To ensure that $\nabla^2 f(x_k)$ is positive-definite, we need $\lambda_k \geq \lambda_{min}(\nabla^2 f(x_k))$. The naive decision would be to take a fixed super-large $\lambda_k$, but it would effectively make $(\nabla^2 f(x_k) + \lambda_k I)^{-1} \approx \lambda_k^{-1}I$, which would force us to make very small steps, slowing down computations. In practice, $\lambda_k$ is kept fixed and "sufficiently large, but not too much".

Gauss-Newton method

Gauss-Newton method is a system of equations solver. It appears when we attempt to solve a system of equations $F(x) = 0$ via minimization of the sum of squares with the Newton method above:

\[\min_x\frac{1}{2} \|F(x)\|_2^2\]
Why sum of squares? It’s convenient. Apparently the second norm is not our only option: we could find the same solutions by, say, minimizing $|F(x)|_1$ or even $\max_i F(x) _i$. However, choosing the least squares we choose a convenient structure of the loss, that we will later exploit.

To see how, let’s calculate $\nabla\frac{1}{2} |F(x)|_2^2$ and $\nabla^2 \frac{1}{2}|F(x)|_2^2$ that we need for Newton Method:

\(\nabla \frac{1}{2} \|F(x)\|_2^2 = F(x)^T(J_F(x))\) \(\nabla^2\left( \frac{1}{2} \|F(x)\|_2^2\right) = \nabla\left (F(x)^T(J_F(x))\right) = J_F(x)^TJ_F(x) + F(x)^TH_F(x)\)

where $J_F(x)$ is the Jacobian of $F$, and $H_F(x)$ is a 3D-tensor of the second derivatives of the equations of $F$ with respect to the components of $x$. The latter part is scary, right? Newton-Gauss does precisely what you want: it throws this part away and treats the first part as the approximation of Hessian:

\(\nabla^2\left( \frac{1}{2} \|F(x)\|_2^2\right)\approx J_F(x)^TJ_F(x)\) (There are formal justifications behind this move, but we won’t touch them here.)

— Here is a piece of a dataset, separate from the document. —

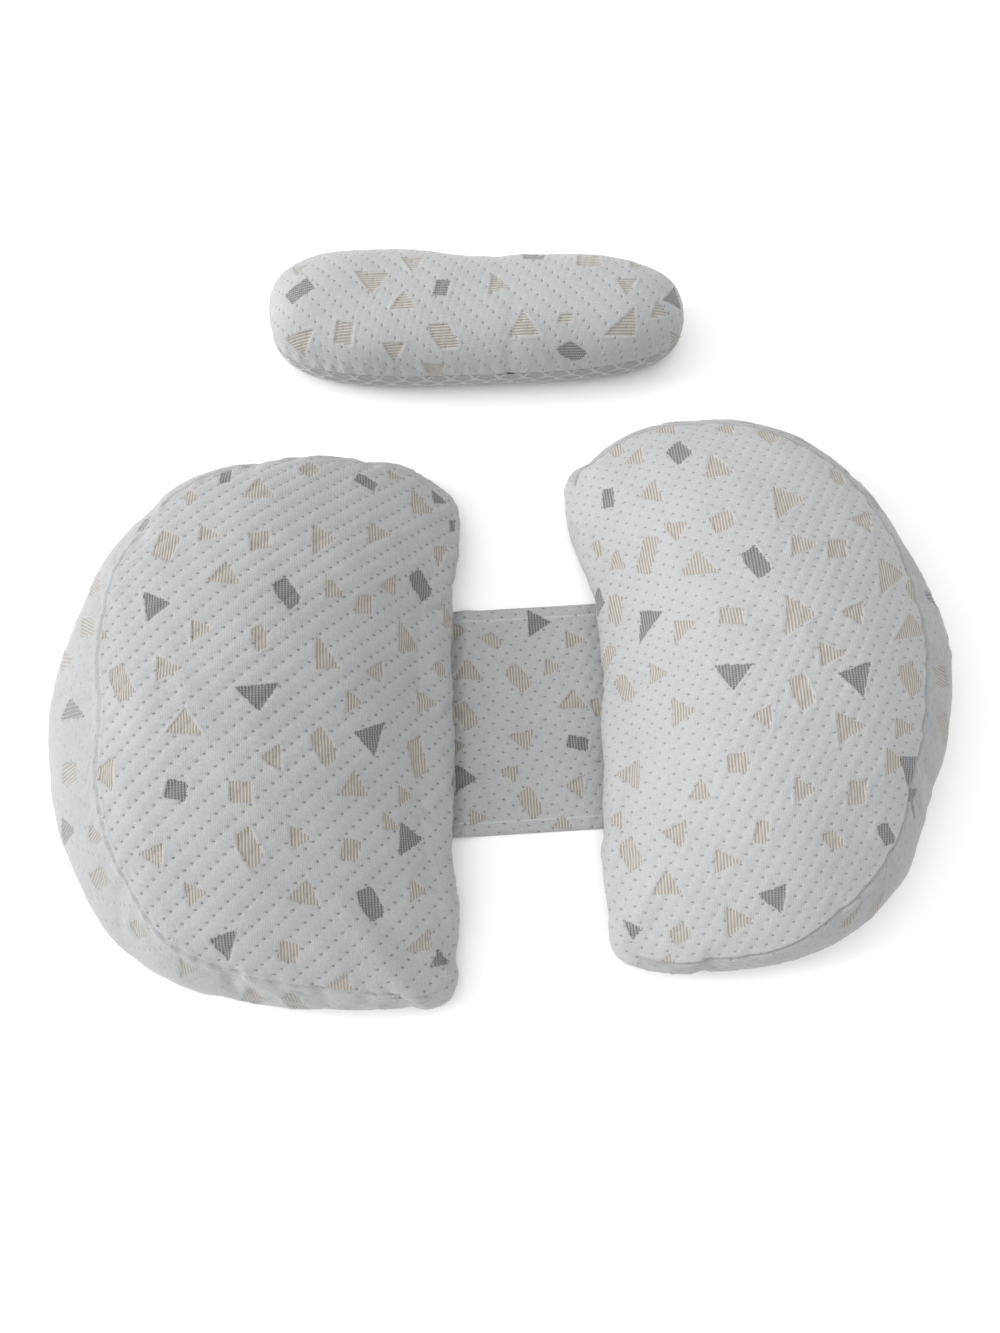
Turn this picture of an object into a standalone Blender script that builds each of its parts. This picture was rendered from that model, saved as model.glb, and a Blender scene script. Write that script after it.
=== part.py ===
"""A pregnancy pillow: two half-moon wedges joined by a flat hemmed band, with a small oblong pillow beside them.

Lengths are in metres, +Z is up, and everything rests on the plane z = 0. The origin is under the middle of the set.
"""

import math

import bpy
import numpy as np

GAP = 0.0003

# Places below are measured from a point between the wedges. The origin is under the middle of the whole set.
SET_MIDDLE = (-0.0019, 0.0609, 0.0)

# Wedges. Each half moon is described by sections around a centre, a row for each.
# angle: degrees, anticlockwise from +X. reach: centre to the widest point. inset: from there back to the edge
# of the top panel. seam: height of that edge. middle: height of the widest point. Lengths are in millimetres.
# The corners are the angles between which, anticlockwise, the curved side has a sewn-in gusset.
WEDGE_COLUMNS = ("angle", "reach", "inset", "seam", "middle")
CROWN_HEIGHT = 0.108
RING_POWER = 1.25
BASE_INSET = 0.020
GUSSET_CREASE = math.radians(8.0)

LEFT_CENTRE = (-0.225, -0.030)
LEFT_CORNERS = (46, 308)
LEFT_SECTIONS = (
    (0, 188, 26, 50, 24),
    (15, 195, 26, 49, 24),
    (27, 214, 25, 46, 23),
    (36, 243, 20, 40, 21),
    (43, 262, 12, 32, 18),
    (51, 263, 10, 36, 20),
    (62, 249, 11, 46, 24),
    (78, 225, 14, 58, 28),
    (95, 204, 19, 68, 32),
    (112, 178, 27, 74, 34),
    (134, 151, 40, 79, 32),
    (160, 129, 47, 81, 30),
    (183, 126, 50, 83, 28),
    (215, 139, 47, 80, 30),
    (234, 156, 45, 78, 32),
    (248, 179, 41, 74, 34),
    (262, 198, 27, 68, 32),
    (278, 217, 19, 58, 28),
    (292, 239, 14, 46, 24),
    (302, 268, 11, 36, 20),
    (308, 280, 10, 28, 16),
    (315, 256, 18, 36, 19),
    (324, 224, 24, 44, 22),
    (338, 199, 26, 49, 24),
)

RIGHT_CENTRE = (0.220, -0.015)
RIGHT_CORNERS = (238, 131)
RIGHT_SECTIONS = (
    (0, 127, 35, 80, 34),
    (20, 130, 33, 79, 34),
    (41, 141, 28, 77, 34),
    (62, 170, 25, 72, 33),
    (81, 202, 20, 64, 30),
    (100, 221, 14, 54, 27),
    (115, 233, 10, 44, 23),
    (124, 237, 9, 34, 19),
    (130, 237, 10, 30, 17),
    (136, 215, 18, 37, 20),
    (143, 187, 23, 43, 21),
    (151, 166, 25, 47, 23),
    (160, 152, 26, 50, 24),
    (171, 142, 26, 50, 24),
    (182, 141, 26, 50, 24),
    (192, 148, 26, 50, 24),
    (206, 164, 25, 49, 24),
    (218, 192, 23, 46, 23),
    (228, 227, 18, 40, 21),
    (236, 258, 11, 32, 18),
    (242, 256, 9, 34, 19),
    (250, 242, 9, 40, 21),
    (262, 227, 11, 50, 25),
    (274, 212, 20, 60, 28),
    (290, 185, 25, 68, 31),
    (304, 164, 30, 74, 33),
    (320, 147, 35, 78, 34),
    (342, 130, 35, 80, 34),
)

WEDGE_SEGMENTS = 88
CROWN_RINGS = 10
SIDE_RINGS = 7
FOOT_RINGS = 4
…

Now, the iteration of Newton method for this system looks like:

\[J_F(x)^TJ_F(x)\Delta x = -J_F(x)^TF(x)\]

Notice that this iteration looks for a pseudo-inverse of $J_F(x)$: \(\Delta x = -J_F(x)^{\dag}F(x)\)

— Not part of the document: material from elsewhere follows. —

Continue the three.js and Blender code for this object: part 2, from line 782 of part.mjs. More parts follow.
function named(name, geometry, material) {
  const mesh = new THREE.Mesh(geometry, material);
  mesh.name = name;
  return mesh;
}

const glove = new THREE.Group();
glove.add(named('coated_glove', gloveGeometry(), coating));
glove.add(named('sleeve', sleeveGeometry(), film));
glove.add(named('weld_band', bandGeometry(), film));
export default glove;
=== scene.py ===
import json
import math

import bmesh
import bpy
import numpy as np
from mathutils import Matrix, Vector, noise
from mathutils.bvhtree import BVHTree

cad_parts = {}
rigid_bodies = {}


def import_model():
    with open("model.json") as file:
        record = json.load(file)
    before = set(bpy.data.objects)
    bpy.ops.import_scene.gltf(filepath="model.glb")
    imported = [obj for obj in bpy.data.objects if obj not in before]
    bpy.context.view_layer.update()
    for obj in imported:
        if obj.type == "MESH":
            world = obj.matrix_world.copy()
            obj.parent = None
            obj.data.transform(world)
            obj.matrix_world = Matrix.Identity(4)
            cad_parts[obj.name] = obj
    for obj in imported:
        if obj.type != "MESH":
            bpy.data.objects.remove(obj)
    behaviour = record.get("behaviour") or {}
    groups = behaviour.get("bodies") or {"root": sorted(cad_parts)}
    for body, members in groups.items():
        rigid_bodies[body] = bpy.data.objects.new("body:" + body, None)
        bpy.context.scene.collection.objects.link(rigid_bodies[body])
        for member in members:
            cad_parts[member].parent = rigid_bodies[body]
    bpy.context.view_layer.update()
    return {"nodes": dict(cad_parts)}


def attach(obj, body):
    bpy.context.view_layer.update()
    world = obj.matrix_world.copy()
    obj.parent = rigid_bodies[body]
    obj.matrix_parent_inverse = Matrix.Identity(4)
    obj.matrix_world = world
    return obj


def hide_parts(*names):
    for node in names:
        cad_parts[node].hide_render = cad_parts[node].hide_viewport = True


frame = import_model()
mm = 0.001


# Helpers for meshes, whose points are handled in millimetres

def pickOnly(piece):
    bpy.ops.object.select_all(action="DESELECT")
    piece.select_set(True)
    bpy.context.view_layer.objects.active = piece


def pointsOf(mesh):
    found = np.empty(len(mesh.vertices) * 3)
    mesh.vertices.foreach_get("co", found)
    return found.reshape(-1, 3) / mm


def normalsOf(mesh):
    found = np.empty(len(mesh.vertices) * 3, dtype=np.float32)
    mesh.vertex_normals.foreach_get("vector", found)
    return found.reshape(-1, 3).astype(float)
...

But what do people mean when they refer to Gauss-Newton as an optimization method? To see this, notice that the general Newton step above may not exist when $\nabla^2f(x)$ is singular, i.e. positive-semi-definite, but not necessarily positive-definite. Substituting $F(x) = \nabla f(x)$ and $J_F(x) = \nabla^2 f(x)$ to Gauss-Newton iteration we get:

\[(\nabla^2 f(x)^T\nabla^2 f(x))\Delta x = -\nabla^2 f(x)^T\nabla f(x)\]

Now this system always has a solution, because the pseudo-inverse always exists. It extends the applicability of Newton-method to the zones where Hessian is positive-semi-definite while still keeping it hyperparameter-free.

Levenberg-Marquardt method

Levenberg-Marquardt, can viewed as an adaptation of Regularized Newton approach to solving systems of equations:

\[(J_F(x)^TJ_F(x) + \lambda I)\Delta x = -J_F(x)^TF(x)\]

Now, again, instead of taking the pseudo-inverse we inflate the diagonal to make the matrix of interest invertible everywhere at a price of managing a hyper-parameter.